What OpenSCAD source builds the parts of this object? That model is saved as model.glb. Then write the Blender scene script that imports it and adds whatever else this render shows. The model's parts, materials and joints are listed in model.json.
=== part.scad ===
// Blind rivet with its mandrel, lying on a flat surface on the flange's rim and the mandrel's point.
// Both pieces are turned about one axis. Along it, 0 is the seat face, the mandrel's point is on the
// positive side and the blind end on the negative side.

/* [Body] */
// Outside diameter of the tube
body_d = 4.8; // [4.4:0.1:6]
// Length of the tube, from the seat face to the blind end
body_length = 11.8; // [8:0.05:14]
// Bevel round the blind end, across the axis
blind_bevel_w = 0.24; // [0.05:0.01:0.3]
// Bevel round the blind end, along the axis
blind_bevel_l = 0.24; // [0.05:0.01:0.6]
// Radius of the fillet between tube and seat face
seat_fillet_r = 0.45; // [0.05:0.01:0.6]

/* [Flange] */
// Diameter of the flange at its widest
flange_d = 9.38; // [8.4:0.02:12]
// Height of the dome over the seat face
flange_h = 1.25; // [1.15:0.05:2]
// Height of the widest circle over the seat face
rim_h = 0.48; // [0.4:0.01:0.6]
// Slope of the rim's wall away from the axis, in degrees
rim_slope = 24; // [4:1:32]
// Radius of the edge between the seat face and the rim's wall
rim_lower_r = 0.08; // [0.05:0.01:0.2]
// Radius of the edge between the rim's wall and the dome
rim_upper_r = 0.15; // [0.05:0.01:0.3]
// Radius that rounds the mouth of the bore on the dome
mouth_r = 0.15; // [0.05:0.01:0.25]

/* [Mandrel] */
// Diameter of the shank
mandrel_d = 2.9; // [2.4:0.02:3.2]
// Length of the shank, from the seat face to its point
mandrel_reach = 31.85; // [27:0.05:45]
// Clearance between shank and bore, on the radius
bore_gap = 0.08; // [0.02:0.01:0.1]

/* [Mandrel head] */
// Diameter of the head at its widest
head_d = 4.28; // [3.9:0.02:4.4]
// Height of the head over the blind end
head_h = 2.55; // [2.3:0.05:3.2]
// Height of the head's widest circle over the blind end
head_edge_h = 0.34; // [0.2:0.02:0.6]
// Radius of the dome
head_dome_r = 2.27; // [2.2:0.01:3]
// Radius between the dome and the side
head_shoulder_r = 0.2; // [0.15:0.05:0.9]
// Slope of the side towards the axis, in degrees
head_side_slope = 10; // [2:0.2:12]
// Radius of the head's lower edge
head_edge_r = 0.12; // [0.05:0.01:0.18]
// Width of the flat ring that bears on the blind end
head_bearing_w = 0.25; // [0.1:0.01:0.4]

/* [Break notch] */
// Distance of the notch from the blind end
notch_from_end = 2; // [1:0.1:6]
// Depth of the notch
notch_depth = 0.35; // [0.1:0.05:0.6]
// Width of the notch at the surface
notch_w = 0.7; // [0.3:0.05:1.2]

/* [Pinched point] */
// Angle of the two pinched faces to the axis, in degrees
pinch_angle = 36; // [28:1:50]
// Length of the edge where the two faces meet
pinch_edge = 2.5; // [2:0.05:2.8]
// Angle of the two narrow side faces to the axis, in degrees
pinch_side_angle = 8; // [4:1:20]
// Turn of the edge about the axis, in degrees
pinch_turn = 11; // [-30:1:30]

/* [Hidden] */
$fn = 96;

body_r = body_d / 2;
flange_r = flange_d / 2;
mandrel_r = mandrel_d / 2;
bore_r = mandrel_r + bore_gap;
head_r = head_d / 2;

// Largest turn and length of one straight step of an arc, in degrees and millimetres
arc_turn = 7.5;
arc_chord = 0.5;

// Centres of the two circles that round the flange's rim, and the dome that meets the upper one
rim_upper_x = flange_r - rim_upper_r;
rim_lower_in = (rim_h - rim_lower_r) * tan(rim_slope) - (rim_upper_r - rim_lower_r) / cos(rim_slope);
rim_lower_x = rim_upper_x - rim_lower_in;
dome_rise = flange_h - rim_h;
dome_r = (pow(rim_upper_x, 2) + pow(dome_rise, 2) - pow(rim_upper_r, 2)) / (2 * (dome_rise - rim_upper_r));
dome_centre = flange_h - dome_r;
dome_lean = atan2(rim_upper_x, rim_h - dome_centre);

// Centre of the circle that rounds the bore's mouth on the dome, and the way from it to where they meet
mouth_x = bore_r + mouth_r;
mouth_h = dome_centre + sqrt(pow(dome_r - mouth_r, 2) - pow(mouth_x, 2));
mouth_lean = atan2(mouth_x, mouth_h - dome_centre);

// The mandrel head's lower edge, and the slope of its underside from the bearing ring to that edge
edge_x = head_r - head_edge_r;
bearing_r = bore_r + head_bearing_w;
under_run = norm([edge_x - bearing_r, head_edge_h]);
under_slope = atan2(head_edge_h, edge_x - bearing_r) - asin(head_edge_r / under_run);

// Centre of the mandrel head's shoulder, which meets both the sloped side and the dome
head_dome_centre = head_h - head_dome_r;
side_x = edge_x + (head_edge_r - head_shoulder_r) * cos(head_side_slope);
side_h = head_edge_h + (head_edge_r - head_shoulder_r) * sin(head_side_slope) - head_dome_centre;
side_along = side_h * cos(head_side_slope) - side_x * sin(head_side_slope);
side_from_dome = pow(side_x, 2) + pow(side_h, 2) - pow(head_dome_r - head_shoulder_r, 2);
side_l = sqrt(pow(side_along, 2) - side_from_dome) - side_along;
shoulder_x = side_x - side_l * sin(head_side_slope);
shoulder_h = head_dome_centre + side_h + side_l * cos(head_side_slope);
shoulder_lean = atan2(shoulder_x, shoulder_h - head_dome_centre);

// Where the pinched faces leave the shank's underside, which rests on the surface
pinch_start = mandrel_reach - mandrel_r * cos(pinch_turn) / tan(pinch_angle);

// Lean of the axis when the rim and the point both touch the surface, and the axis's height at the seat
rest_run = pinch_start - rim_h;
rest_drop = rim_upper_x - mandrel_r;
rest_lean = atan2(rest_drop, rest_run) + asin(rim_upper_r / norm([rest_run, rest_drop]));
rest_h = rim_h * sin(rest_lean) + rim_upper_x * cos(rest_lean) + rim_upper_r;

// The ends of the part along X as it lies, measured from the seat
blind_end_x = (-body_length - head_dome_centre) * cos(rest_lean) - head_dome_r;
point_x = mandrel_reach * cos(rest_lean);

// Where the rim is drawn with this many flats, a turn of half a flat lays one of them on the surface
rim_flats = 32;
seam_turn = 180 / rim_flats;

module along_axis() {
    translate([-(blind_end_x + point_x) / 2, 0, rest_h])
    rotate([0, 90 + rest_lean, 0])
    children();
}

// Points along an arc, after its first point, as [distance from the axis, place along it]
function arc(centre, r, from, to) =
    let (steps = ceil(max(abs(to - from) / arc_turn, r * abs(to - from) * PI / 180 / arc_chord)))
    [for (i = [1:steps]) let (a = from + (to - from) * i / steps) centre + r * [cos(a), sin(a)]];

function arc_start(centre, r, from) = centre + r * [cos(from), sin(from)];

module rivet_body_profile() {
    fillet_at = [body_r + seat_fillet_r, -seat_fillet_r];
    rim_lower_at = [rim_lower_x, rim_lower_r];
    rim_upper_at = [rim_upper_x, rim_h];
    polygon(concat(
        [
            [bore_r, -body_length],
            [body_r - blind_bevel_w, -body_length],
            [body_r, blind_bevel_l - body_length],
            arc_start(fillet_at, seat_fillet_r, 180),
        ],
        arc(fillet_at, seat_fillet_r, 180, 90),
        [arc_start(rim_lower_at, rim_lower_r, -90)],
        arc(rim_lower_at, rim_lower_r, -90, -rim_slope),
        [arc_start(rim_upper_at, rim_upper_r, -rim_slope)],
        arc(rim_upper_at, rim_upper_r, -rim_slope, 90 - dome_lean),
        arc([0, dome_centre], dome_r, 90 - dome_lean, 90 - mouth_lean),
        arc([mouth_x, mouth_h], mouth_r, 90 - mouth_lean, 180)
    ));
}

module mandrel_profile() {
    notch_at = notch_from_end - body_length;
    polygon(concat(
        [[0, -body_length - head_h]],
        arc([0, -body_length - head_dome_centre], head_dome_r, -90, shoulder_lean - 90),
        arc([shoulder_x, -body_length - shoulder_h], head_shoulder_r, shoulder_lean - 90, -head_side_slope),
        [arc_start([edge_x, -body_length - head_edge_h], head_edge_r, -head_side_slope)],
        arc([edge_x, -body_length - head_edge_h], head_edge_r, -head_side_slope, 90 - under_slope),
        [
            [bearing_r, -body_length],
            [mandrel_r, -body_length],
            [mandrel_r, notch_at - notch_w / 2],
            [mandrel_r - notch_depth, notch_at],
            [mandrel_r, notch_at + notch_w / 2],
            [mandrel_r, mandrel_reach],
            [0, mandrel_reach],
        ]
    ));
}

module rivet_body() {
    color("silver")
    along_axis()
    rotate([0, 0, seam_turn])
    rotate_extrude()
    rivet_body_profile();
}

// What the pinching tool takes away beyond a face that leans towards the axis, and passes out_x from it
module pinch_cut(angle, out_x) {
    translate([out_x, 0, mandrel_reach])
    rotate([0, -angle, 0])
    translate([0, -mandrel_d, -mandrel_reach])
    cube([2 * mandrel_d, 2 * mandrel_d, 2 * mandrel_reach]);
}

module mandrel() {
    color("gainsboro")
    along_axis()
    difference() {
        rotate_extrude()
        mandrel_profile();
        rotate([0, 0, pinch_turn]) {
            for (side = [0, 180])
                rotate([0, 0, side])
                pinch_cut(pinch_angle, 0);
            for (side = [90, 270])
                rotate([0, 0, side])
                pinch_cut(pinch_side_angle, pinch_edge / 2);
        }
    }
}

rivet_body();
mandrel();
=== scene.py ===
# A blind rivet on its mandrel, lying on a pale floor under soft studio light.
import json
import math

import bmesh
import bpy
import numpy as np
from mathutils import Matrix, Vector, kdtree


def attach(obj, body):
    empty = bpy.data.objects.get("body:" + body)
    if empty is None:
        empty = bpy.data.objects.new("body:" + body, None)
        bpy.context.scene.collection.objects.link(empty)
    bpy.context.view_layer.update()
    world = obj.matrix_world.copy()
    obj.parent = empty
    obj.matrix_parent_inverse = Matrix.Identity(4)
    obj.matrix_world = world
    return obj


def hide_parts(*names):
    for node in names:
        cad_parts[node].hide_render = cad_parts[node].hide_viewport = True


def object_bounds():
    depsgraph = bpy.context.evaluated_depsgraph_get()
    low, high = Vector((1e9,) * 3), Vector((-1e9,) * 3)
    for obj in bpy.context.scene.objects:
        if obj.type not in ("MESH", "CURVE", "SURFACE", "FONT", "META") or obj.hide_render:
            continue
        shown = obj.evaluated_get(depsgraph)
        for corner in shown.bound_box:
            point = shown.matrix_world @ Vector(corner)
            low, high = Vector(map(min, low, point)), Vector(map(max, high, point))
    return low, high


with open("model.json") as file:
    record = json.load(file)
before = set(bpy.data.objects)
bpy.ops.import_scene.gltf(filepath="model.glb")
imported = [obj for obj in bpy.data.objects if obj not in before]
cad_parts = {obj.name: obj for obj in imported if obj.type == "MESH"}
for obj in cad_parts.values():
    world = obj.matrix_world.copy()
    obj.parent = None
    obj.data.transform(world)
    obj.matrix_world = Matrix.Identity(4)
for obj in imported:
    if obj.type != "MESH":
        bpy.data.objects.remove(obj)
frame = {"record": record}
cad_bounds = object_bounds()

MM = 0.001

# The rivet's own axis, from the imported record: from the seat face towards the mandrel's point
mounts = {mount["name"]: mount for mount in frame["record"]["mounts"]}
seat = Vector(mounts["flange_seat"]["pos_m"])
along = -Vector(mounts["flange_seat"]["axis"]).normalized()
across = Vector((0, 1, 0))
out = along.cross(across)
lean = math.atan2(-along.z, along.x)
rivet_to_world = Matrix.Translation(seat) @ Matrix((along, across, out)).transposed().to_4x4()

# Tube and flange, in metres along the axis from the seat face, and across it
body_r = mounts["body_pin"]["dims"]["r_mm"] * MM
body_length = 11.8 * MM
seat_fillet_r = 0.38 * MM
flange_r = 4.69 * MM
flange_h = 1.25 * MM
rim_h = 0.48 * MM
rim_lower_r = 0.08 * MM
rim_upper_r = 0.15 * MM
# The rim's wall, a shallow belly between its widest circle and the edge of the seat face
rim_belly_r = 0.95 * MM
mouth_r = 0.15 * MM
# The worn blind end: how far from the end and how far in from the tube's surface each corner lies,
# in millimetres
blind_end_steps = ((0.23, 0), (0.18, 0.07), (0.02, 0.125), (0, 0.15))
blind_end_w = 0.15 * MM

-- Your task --
Each line from the line with "out_x from it" to the line with "for node in" is to be echoed exactly; both boundary lines are included, and nothing else is to be output.

-- Written reply --
// What the pinching tool takes away beyond a face that leans towards the axis, and passes out_x from it
module pinch_cut(angle, out_x) {
    translate([out_x, 0, mandrel_reach])
    rotate([0, -angle, 0])
    translate([0, -mandrel_d, -mandrel_reach])
    cube([2 * mandrel_d, 2 * mandrel_d, 2 * mandrel_reach]);
}

module mandrel() {
    color("gainsboro")
    along_axis()
    difference() {
        rotate_extrude()
        mandrel_profile();
        rotate([0, 0, pinch_turn]) {
            for (side = [0, 180])
                rotate([0, 0, side])
                pinch_cut(pinch_angle, 0);
            for (side = [90, 270])
                rotate([0, 0, side])
                pinch_cut(pinch_side_angle, pinch_edge / 2);
        }
    }
}

rivet_body();
mandrel();
=== scene.py ===
# A blind rivet on its mandrel, lying on a pale floor under soft studio light.
import json
import math

import bmesh
import bpy
import numpy as np
from mathutils import Matrix, Vector, kdtree


def attach(obj, body):
    empty = bpy.data.objects.get("body:" + body)
    if empty is None:
        empty = bpy.data.objects.new("body:" + body, None)
        bpy.context.scene.collection.objects.link(empty)
    bpy.context.view_layer.update()
    world = obj.matrix_world.copy()
    obj.parent = empty
    obj.matrix_parent_inverse = Matrix.Identity(4)
    obj.matrix_world = world
    return obj


def hide_parts(*names):
    for node in names:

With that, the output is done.